The most interesting shrine was the "sending children" one—送子殿. I watched for half an hour as parents came, dropped reddish, wooden ovals on the ground, picked them up, and left. If you want to request something from the gods, the method to follow is this (it’s different from buying a snake bladder): First, you need a pair of yin and yang-like ovals. One is concave, the other convex. Standing before the shrine, you silently make your request, then, from chest height, drop the ovals. With a loud, wooden click, they strike the ground and come to a rest. The idea is to get three consecutive fitted shapes in a row, one concave, the other convex (there are other configurations used in other divinations).

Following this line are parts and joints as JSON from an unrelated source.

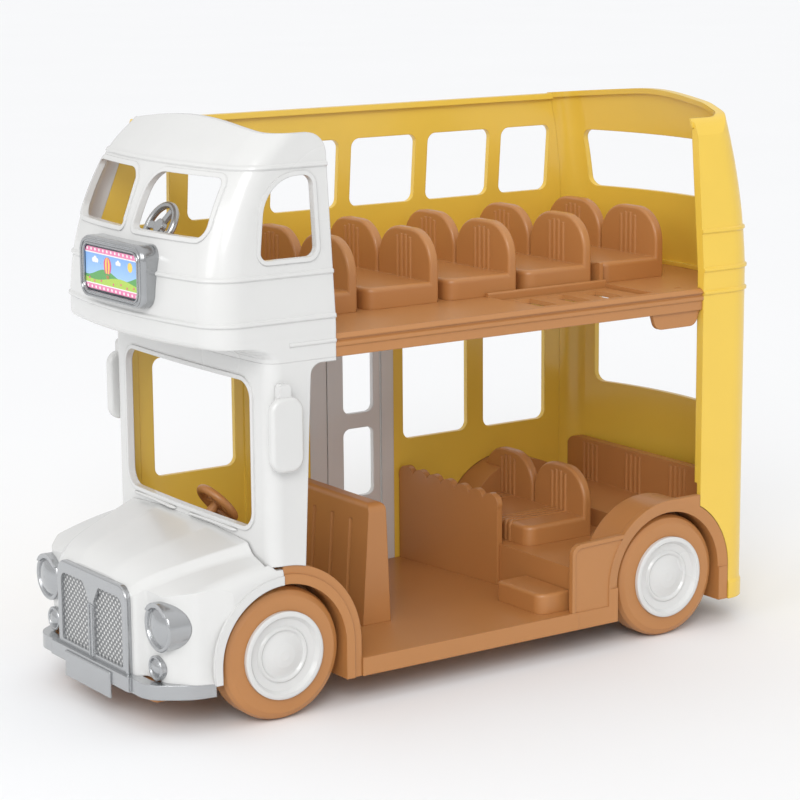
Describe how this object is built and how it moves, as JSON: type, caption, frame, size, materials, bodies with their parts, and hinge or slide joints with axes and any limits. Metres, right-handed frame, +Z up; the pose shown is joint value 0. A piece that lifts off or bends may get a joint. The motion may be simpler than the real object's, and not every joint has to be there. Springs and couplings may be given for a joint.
{
  "type": "toy double decker bus",
  "caption": "Open sided toy double decker bus with bonnet, rolling wheels, seats on both decks, a hinged passenger door and a drop down stair hatch.",
  "frame": {"origin": "on the ground under the middle of the bus, halfway along its length and width", "axes": "+Z up; -X towards the bonnet; -Y towards the open side"},
  "size_m": [0.3114, 0.135, 0.2356],
  "materials": {
    "white_plastic": "glossy",
    "yellow_plastic": "glossy",
    "brown_plastic": "satin",
    "silver_plastic": "metallic satin",
    "sign_print": "printed",
    "axle_steel": "bright"
  },
  "bodies": {
    "bus_body": {"upper_shell": "white_plastic", "cab_frame": "white_plastic", "bonnet": "white_plastic", "door_frame": "white_plastic", "far_wall": "yellow_plastic", "rear_wall": "yellow_plastic", "floor_pan": "brown_plastic", "rear_platform": "brown_plastic", "front_arch_near": "brown_plastic", "front_arch_far": "brown_plastic", "step": "brown_plastic", "scalloped_partition": "brown_plastic", "driver_seat_back": "brown_plastic", "lower_twin_seat": "brown_plastic", "rear_bench": "brown_plastic", "steering_wheel": "brown_plastic", "upper_deck": "brown_plastic", "upper_seat_1": "brown_plastic", "upper_seat_2": "brown_plastic", "upper_seat_3": "brown_plastic", "upper_seat_4": "brown_plastic", "upper_seat_5": "brown_plastic", "upper_wheel": "silver_plastic", "grille": "silver_plastic", "bumper": "silver_plastic", "number_plate": "silver_plastic", "headlamp_near": "silver_plastic", "headlamp_far": "silver_plastic", "fog_lamp_near": "silver_plastic", "fog_lamp_far": "silver_plastic", "mirror_near": "white_plastic", "mirror_far": "white_plastic", "sign_frame": "silver_plastic", "sign_panel": "sign_print"},
    "front_wheels": {"front_axle": "axle_steel", "tyre_front_near": "brown_plastic", "hub_front_near": "white_plastic", "tyre_front_far": "brown_plastic", "hub_front_far": "white_plastic"},
    "rear_wheels": {"rear_axle": "axle_steel", "tyre_rear_near": "brown_plastic", "hub_rear_near": "white_plastic", "tyre_rear_far": "brown_plastic", "hub_rear_far": "white_plastic"},
    "passenger_door": {"door_leaf": "white_plastic"},
    "deck_hatch": {"stair_hatch": "brown_plastic"}
  },
  "joints": [
    {"name": "front_axle_roll", "type": "hinge", "parent": "bus_body", "child": "front_wheels", "pos_m": [-0.10015, 0, 0.027], "axis": [0, 1, 0], "continuous": true},
    {"name": "rear_axle_roll", "type": "hinge", "parent": "bus_body", "child": "rear_wheels", "pos_m": [0.09805, 0, 0.027], "axis": [0, 1, 0], "continuous": true},
    {"name": "passenger_door_hinge", "type": "hinge", "parent": "bus_body", "child": "passenger_door", "pos_m": [0.0281, 0.06125, 0.0785], "axis": [0, 0, -1], "range_deg": [0, 95]},
    {"name": "deck_hatch_hinge", "type": "hinge", "parent": "bus_body", "child": "deck_hatch", "pos_m": [0.02995, -0.041, 0.1503], "axis": [0, 1, 0], "range_deg": [0, 85]}
  ]
}
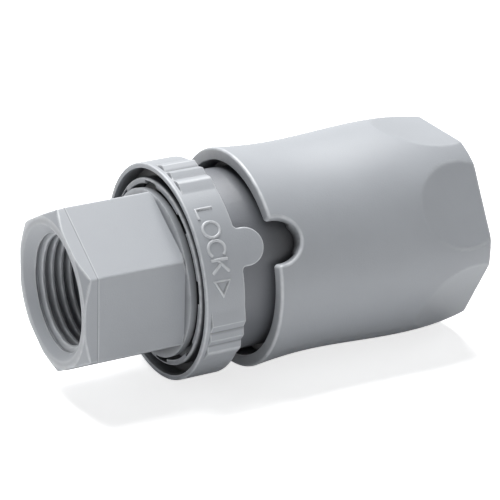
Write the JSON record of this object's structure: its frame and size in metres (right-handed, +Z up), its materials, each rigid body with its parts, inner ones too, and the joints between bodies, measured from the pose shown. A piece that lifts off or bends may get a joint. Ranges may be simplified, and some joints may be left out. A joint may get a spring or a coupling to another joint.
{
  "type": "plastic quick disconnect coupling",
  "caption": "Plastic quick disconnect tubing coupling: a hexagonal female-threaded plug latched in a socket with a sliding grip sleeve and a turning lock ring.",
  "frame": {"origin": "on the coupling's axis, where the full wall of the plug's thread bore begins behind its entry chamfer", "axes": "+X along the axis from the plug's thread to the hose side's thread, +Z up with the coupling lying on its side as pictured"},
  "size_m": [0.0604, 0.0306, 0.0308],
  "materials": {
    "shell_plastic": "fine satin grain, moulded",
    "inner_plastic": "plain satin, moulded",
    "seal_rubber": "smooth",
    "spring_steel": "drawn wire"
  },
  "bodies": {
    "socket": {"socket_body": "shell_plastic", "gland_ring": "shell_plastic", "latch_collet": "inner_plastic", "nose_seal": "seal_rubber", "socket_valve_spring": "spring_steel", "socket_valve_guide": "inner_plastic", "tail_adapter": "shell_plastic", "tail_seal": "seal_rubber", "lock_drag_ring": "seal_rubber", "lock_ring_clip": "inner_plastic", "sleeve_spring": "spring_steel"},
    "lock_ring": {"lock_ring": "shell_plastic"},
    "sleeve_washer": {"thrust_washer": "inner_plastic"},
    "sleeve": {"sleeve": "shell_plastic"},
    "plug_bush": {"guide_bush": "inner_plastic"},
    "plug": {"plug_body": "shell_plastic", "plug_valve_spring": "spring_steel", "plug_valve_guide": "inner_plastic", "plug_guide_clip": "inner_plastic"},
    "plug_valve": {"plug_valve_poppet": "inner_plastic", "plug_valve_seal": "seal_rubber"},
    "socket_valve": {"socket_valve_poppet": "inner_plastic", "socket_valve_seal": "seal_rubber"}
  },
  "joints": [
    {"name": "sleeve_slide", "type": "slide", "parent": "socket", "child": "sleeve_washer", "axis": [-1, 0, 0], "range_m": [0, 0.005], "stiffness_N_per_m": 600, "springref_m": -0.012, "deforming": ["sleeve_spring"]},
    {"name": "sleeve_turn", "type": "hinge", "parent": "sleeve_washer", "child": "sleeve", "pos_m": [0.0464, 0, 0], "axis": [1, 0, 0], "continuous": true},
    {"name": "lock_ring_turn", "type": "hinge", "parent": "socket", "child": "lock_ring", "pos_m": [0.0176, 0, 0], "axis": [-1, 0, 0], "range_deg": [-40, 0]},
    {"name": "plug_swivel", "type": "hinge", "parent": "socket", "child": "plug_bush", "pos_m": [0.019, 0, 0], "axis": [1, 0, 0], "continuous": true},
    {"name": "plug_pull", "type": "slide", "parent": "plug_bush", "child": "plug", "axis": [-1, 0, 0], "range_m": [0, 0.028], "deforming": ["latch_collet", "plug_valve_spring", "socket_valve_spring"]},
    {"name": "plug_valve_slide", "type": "slide", "parent": "plug", "child": "plug_valve", "axis": [1, 0, 0], "range_m": [0, 0.0025]},
    {"name": "socket_valve_slide", "type": "slide", "parent": "socket", "child": "socket_valve", "axis": [-1, 0, 0], "range_m": [0, 0.0025]}
  ],
  "couplings": [
    {"joint": "plug_valve_slide", "follows": "plug_pull", "ratio": 0.08925},
    {"joint": "socket_valve_slide", "follows": "plug_pull", "ratio": 0.08925}
  ]
}
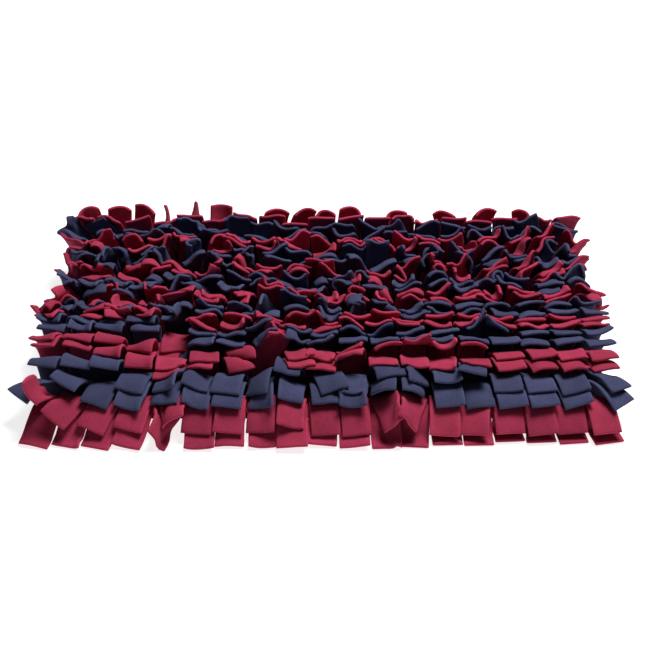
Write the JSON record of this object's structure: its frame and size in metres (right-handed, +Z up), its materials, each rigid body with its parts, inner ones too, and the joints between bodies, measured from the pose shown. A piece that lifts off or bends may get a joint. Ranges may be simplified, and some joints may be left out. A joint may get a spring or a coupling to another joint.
{
  "type": "snuffle mat",
  "caption": "Rectangular pet foraging mat of slit fleece strips sewn across a flat base cloth, with a deep pile of soft tabs.",
  "frame": {"origin": "on the surface the mat lies on, under the middle of the base cloth", "axes": "+X along the fleece strips, to the right; -Y is the front, the way the pile leans; +Z up"},
  "size_m": [0.7374, 0.4892, 0.0915],
  "materials": {
    "crimson_fleece": "soft napped crimson fleece",
    "navy_fleece": "soft napped navy fleece",
    "base_cloth": "plain flat woven dark cloth"
  },
  "bodies": {
    "root": {"base_cloth": "base_cloth", "fleece_strip_01": "crimson_fleece", "fleece_strip_02": "navy_fleece", "fleece_strip_03": "crimson_fleece", "fleece_strip_04": "navy_fleece", "fleece_strip_05": "crimson_fleece", "fleece_strip_06": "navy_fleece", "fleece_strip_07": "crimson_fleece", "fleece_strip_08": "navy_fleece", "fleece_strip_09": "crimson_fleece", "fleece_strip_10": "navy_fleece", "fleece_strip_11": "crimson_fleece", "fleece_strip_12": "navy_fleece", "fleece_strip_13": "crimson_fleece"}
  },
  "joints": []
}
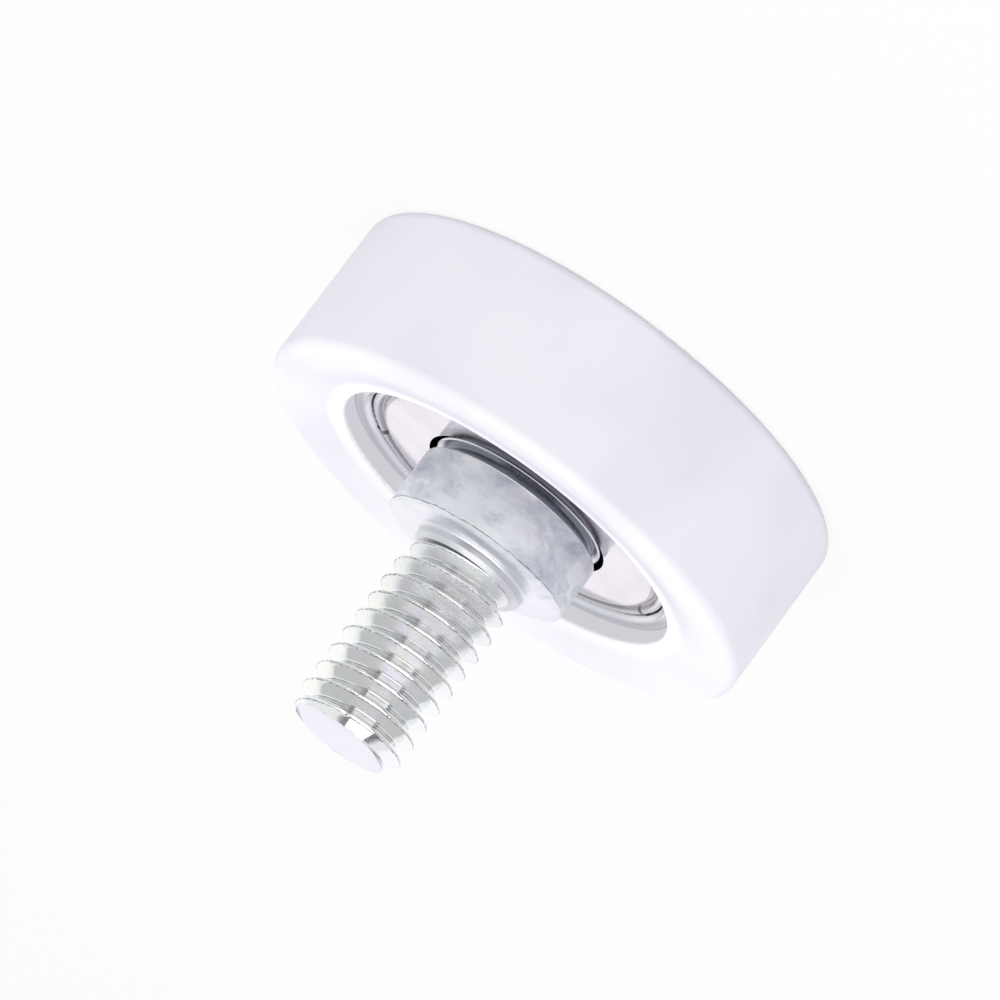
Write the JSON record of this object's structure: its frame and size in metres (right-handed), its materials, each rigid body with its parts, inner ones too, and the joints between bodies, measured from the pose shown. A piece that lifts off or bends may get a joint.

I saw two particularly interesting scenes at the shrine. The first was a young man and woman, about twenty-five or so, each with a set of red ovals. They stood on opposite sides of the shrine, dropping the ovals, picking them up, and dropping them again. Depending on whom you ask, you can drop the shapes as many times as you want until you get three in a row. Some people can’t quit. This couple continued for ten minutes, picked up their ovals, and left. Maybe they canceled each other out. Another man, holding his little girl by the hand, dropped two consecutive fitted pairs. On the third, he gripped his ovals, mumbled a few words in anticipation, and dropped them to the ground. One landed convex. The other bounced astray, also landing convex. His jugular pumping and nostrils flaring, he grasped his daughter’s hand and stomped away.